Mr. Mnuchin told lawmakers he prefers to leave the interest deduction alone. He cited concerns of firms that rely on debt financing, including small businesses and the real-estate industry. Keeping the deduction also would leave a $1 trillion hole over 10 years. A cap instead of repeal is possible, which would soften the impact but yield less money.

The Trump administration has taken more items off the table. The president promised to protect the tax breaks for mortgage interest and charity, though his proposed expansion of the standard deduction would limit such benefits for many middle-income households.

The administration also ruled out a carbon tax and a value-added tax and said it wouldn't touch 401(k) retirement plans. Under questioning from Sens. Sherrod Brown (D., Ohio) and Bob Casey (D., Pa.) last week, Mr. Mnuchin seemingly took more tax breaks off the table.

He said the administration wasn't considering changing last-in, first-out accounting, the New Markets Tax Credit that provides assistance in struggling areas and the low-income housing tax credit. He said he would prefer to retain the tax exemption for municipal bonds.

People's assets -- from their homes to their retirement plans -- are closely tied to tax preferences, and that makes voters and industries resistant to change, said Lily Kahng, a tax-law professor at Seattle University.

"Once you extend some kind of tax preference to people, it becomes almost like an entitlement and people are really protective of it," she said.

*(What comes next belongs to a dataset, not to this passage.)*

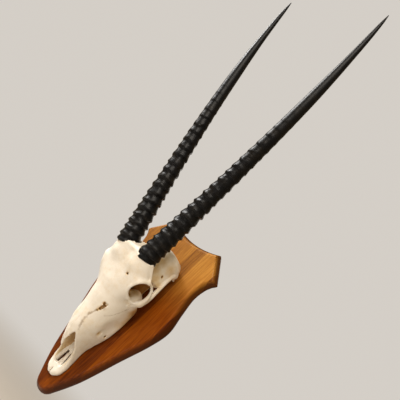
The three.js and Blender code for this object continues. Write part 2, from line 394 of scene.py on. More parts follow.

The tax system is part intentional and part path-dependent. The existing rules were created -- by previous Congresses -- for a reason, and choices made decades ago are hard to unwind.

"It's not like the current tax code was designed by cruel, mean, evil people who wanted to make things as unfair and complex as possible," Mr. Cole said. "They were actually doing their best."

Rewriting the tax code is a process, Mr. Brady said. "If you expect that process to be smooth, and beautiful," he said, "it's not."